>>>

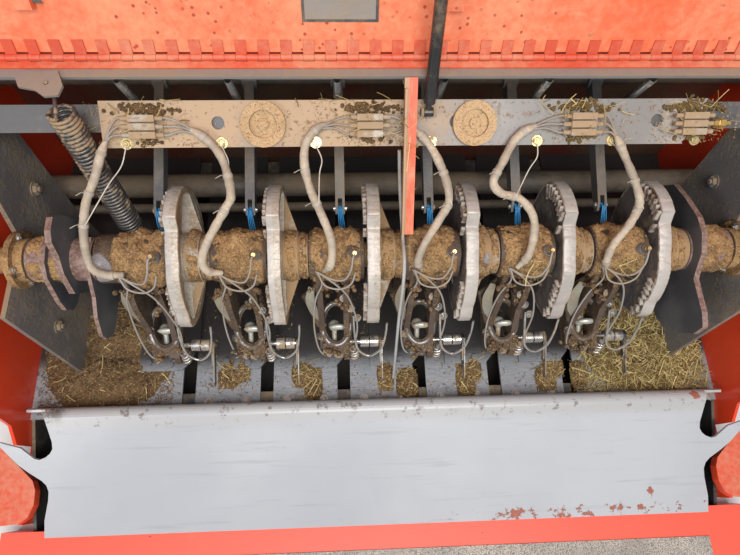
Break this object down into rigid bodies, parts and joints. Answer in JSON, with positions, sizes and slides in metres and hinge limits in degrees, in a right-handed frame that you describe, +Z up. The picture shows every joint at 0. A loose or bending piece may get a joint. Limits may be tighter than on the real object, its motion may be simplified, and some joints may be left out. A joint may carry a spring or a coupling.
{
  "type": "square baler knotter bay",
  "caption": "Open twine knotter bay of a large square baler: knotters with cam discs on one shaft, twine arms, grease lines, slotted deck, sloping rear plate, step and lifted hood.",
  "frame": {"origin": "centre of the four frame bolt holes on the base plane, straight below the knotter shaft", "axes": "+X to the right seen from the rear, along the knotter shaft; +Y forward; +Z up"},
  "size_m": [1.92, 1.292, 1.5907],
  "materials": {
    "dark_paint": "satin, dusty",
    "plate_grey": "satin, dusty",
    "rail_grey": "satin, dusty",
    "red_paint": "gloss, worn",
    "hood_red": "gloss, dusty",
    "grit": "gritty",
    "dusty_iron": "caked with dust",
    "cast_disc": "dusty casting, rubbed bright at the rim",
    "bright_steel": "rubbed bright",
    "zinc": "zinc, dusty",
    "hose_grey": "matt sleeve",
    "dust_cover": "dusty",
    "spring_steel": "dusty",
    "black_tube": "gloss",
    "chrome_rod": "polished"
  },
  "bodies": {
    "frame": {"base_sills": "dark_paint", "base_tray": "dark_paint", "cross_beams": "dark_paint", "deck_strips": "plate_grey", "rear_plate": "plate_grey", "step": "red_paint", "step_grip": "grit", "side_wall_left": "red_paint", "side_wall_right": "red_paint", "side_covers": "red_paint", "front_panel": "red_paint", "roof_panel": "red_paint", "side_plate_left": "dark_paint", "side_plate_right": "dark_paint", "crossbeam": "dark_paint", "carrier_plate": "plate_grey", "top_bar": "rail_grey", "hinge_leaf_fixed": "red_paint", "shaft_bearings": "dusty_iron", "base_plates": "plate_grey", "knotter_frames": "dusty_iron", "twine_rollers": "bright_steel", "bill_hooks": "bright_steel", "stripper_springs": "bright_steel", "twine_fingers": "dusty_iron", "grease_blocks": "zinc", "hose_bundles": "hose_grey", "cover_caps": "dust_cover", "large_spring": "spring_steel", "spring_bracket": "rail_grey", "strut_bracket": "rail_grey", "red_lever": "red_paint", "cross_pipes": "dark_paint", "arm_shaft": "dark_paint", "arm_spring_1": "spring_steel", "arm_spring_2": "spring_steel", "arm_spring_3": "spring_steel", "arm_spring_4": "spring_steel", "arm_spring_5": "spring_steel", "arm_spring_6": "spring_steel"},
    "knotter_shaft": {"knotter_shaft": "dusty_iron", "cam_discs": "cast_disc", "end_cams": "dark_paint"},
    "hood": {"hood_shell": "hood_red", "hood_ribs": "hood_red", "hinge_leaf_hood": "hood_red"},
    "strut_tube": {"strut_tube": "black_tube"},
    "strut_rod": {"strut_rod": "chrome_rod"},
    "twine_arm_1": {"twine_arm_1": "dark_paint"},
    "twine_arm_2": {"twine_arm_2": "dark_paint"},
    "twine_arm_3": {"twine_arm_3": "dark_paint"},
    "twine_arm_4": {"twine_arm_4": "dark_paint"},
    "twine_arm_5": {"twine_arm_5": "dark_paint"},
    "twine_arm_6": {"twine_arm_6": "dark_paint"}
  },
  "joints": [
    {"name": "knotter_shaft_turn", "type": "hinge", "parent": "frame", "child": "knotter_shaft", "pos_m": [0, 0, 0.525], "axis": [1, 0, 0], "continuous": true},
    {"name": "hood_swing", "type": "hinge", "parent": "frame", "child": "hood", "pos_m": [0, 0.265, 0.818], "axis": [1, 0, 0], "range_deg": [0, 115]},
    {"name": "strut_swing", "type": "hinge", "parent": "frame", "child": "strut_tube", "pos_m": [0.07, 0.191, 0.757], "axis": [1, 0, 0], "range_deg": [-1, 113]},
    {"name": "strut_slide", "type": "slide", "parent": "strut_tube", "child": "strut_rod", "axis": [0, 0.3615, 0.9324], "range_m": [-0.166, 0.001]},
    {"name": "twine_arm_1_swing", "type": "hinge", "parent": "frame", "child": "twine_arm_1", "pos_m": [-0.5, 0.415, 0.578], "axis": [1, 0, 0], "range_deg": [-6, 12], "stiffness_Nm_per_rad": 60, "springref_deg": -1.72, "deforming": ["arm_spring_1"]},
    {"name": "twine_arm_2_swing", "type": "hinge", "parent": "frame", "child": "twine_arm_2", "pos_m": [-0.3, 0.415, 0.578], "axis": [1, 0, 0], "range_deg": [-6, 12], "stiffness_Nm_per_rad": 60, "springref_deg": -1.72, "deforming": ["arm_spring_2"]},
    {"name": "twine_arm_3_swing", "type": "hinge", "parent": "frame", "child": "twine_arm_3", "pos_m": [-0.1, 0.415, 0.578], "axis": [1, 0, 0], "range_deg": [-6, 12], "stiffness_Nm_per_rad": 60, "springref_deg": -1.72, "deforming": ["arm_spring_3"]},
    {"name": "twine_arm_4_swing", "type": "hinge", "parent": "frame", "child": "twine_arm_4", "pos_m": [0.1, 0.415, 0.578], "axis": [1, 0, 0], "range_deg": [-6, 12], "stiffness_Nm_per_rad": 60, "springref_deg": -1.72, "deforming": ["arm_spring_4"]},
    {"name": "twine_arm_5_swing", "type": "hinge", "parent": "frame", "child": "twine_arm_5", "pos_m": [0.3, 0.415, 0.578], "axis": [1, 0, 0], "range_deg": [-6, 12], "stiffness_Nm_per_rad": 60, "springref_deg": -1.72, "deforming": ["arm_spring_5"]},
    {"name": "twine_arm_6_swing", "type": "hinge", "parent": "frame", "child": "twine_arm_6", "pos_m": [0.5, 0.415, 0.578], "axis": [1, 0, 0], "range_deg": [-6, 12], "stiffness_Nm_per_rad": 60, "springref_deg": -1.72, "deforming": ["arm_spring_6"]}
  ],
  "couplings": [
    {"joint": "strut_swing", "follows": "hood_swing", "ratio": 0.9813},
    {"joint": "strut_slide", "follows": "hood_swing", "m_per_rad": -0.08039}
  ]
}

<<<

### Problem statement
Give the complete listing a second time, exactly as it reads.

### Expected answer
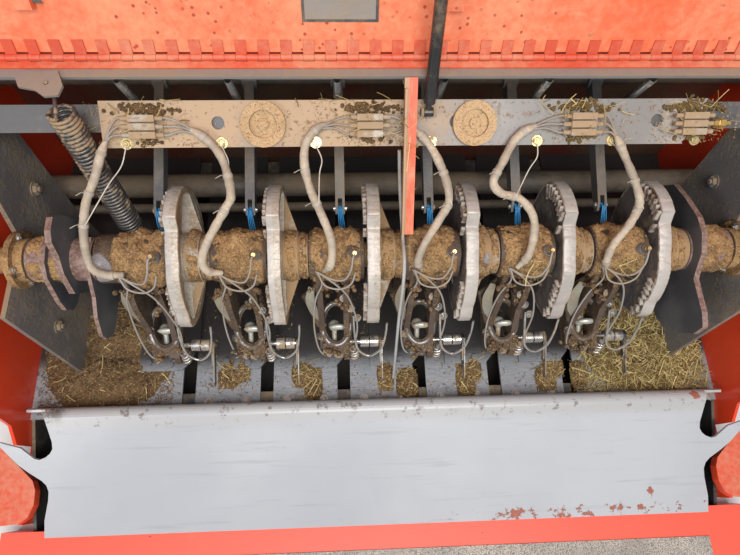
Break this object down into rigid bodies, parts and joints. Answer in JSON, with positions, sizes and slides in metres and hinge limits in degrees, in a right-handed frame that you describe, +Z up. The picture shows every joint at 0. A loose or bending piece may get a joint. Limits may be tighter than on the real object, its motion may be simplified, and some joints may be left out. A joint may carry a spring or a coupling.
{
  "type": "square baler knotter bay",
  "caption": "Open twine knotter bay of a large square baler: knotters with cam discs on one shaft, twine arms, grease lines, slotted deck, sloping rear plate, step and lifted hood.",
  "frame": {"origin": "centre of the four frame bolt holes on the base plane, straight below the knotter shaft", "axes": "+X to the right seen from the rear, along the knotter shaft; +Y forward; +Z up"},
  "size_m": [1.92, 1.292, 1.5907],
  "materials": {
    "dark_paint": "satin, dusty",
    "plate_grey": "satin, dusty",
    "rail_grey": "satin, dusty",
    "red_paint": "gloss, worn",
    "hood_red": "gloss, dusty",
    "grit": "gritty",
    "dusty_iron": "caked with dust",
    "cast_disc": "dusty casting, rubbed bright at the rim",
    "bright_steel": "rubbed bright",
    "zinc": "zinc, dusty",
    "hose_grey": "matt sleeve",
    "dust_cover": "dusty",
    "spring_steel": "dusty",
    "black_tube": "gloss",
    "chrome_rod": "polished"
  },
  "bodies": {
    "frame": {"base_sills": "dark_paint", "base_tray": "dark_paint", "cross_beams": "dark_paint", "deck_strips": "plate_grey", "rear_plate": "plate_grey", "step": "red_paint", "step_grip": "grit", "side_wall_left": "red_paint", "side_wall_right": "red_paint", "side_covers": "red_paint", "front_panel": "red_paint", "roof_panel": "red_paint", "side_plate_left": "dark_paint", "side_plate_right": "dark_paint", "crossbeam": "dark_paint", "carrier_plate": "plate_grey", "top_bar": "rail_grey", "hinge_leaf_fixed": "red_paint", "shaft_bearings": "dusty_iron", "base_plates": "plate_grey", "knotter_frames": "dusty_iron", "twine_rollers": "bright_steel", "bill_hooks": "bright_steel", "stripper_springs": "bright_steel", "twine_fingers": "dusty_iron", "grease_blocks": "zinc", "hose_bundles": "hose_grey", "cover_caps": "dust_cover", "large_spring": "spring_steel", "spring_bracket": "rail_grey", "strut_bracket": "rail_grey", "red_lever": "red_paint", "cross_pipes": "dark_paint", "arm_shaft": "dark_paint", "arm_spring_1": "spring_steel", "arm_spring_2": "spring_steel", "arm_spring_3": "spring_steel", "arm_spring_4": "spring_steel", "arm_spring_5": "spring_steel", "arm_spring_6": "spring_steel"},
    "knotter_shaft": {"knotter_shaft": "dusty_iron", "cam_discs": "cast_disc", "end_cams": "dark_paint"},
    "hood": {"hood_shell": "hood_red", "hood_ribs": "hood_red", "hinge_leaf_hood": "hood_red"},
    "strut_tube": {"strut_tube": "black_tube"},
    "strut_rod": {"strut_rod": "chrome_rod"},
    "twine_arm_1": {"twine_arm_1": "dark_paint"},
    "twine_arm_2": {"twine_arm_2": "dark_paint"},
    "twine_arm_3": {"twine_arm_3": "dark_paint"},
    "twine_arm_4": {"twine_arm_4": "dark_paint"},
    "twine_arm_5": {"twine_arm_5": "dark_paint"},
    "twine_arm_6": {"twine_arm_6": "dark_paint"}
  },
  "joints": [
    {"name": "knotter_shaft_turn", "type": "hinge", "parent": "frame", "child": "knotter_shaft", "pos_m": [0, 0, 0.525], "axis": [1, 0, 0], "continuous": true},
    {"name": "hood_swing", "type": "hinge", "parent": "frame", "child": "hood", "pos_m": [0, 0.265, 0.818], "axis": [1, 0, 0], "range_deg": [0, 115]},
    {"name": "strut_swing", "type": "hinge", "parent": "frame", "child": "strut_tube", "pos_m": [0.07, 0.191, 0.757], "axis": [1, 0, 0], "range_deg": [-1, 113]},
    {"name": "strut_slide", "type": "slide", "parent": "strut_tube", "child": "strut_rod", "axis": [0, 0.3615, 0.9324], "range_m": [-0.166, 0.001]},
    {"name": "twine_arm_1_swing", "type": "hinge", "parent": "frame", "child": "twine_arm_1", "pos_m": [-0.5, 0.415, 0.578], "axis": [1, 0, 0], "range_deg": [-6, 12], "stiffness_Nm_per_rad": 60, "springref_deg": -1.72, "deforming": ["arm_spring_1"]},
    {"name": "twine_arm_2_swing", "type": "hinge", "parent": "frame", "child": "twine_arm_2", "pos_m": [-0.3, 0.415, 0.578], "axis": [1, 0, 0], "range_deg": [-6, 12], "stiffness_Nm_per_rad": 60, "springref_deg": -1.72, "deforming": ["arm_spring_2"]},
    {"name": "twine_arm_3_swing", "type": "hinge", "parent": "frame", "child": "twine_arm_3", "pos_m": [-0.1, 0.415, 0.578], "axis": [1, 0, 0], "range_deg": [-6, 12], "stiffness_Nm_per_rad": 60, "springref_deg": -1.72, "deforming": ["arm_spring_3"]},
    {"name": "twine_arm_4_swing", "type": "hinge", "parent": "frame", "child": "twine_arm_4", "pos_m": [0.1, 0.415, 0.578], "axis": [1, 0, 0], "range_deg": [-6, 12], "stiffness_Nm_per_rad": 60, "springref_deg": -1.72, "deforming": ["arm_spring_4"]},
    {"name": "twine_arm_5_swing", "type": "hinge", "parent": "frame", "child": "twine_arm_5", "pos_m": [0.3, 0.415, 0.578], "axis": [1, 0, 0], "range_deg": [-6, 12], "stiffness_Nm_per_rad": 60, "springref_deg": -1.72, "deforming": ["arm_spring_5"]},
    {"name": "twine_arm_6_swing", "type": "hinge", "parent": "frame", "child": "twine_arm_6", "pos_m": [0.5, 0.415, 0.578], "axis": [1, 0, 0], "range_deg": [-6, 12], "stiffness_Nm_per_rad": 60, "springref_deg": -1.72, "deforming": ["arm_spring_6"]}
  ],
  "couplings": [
    {"joint": "strut_swing", "follows": "hood_swing", "ratio": 0.9813},
    {"joint": "strut_slide", "follows": "hood_swing", "m_per_rad": -0.08039}
  ]
}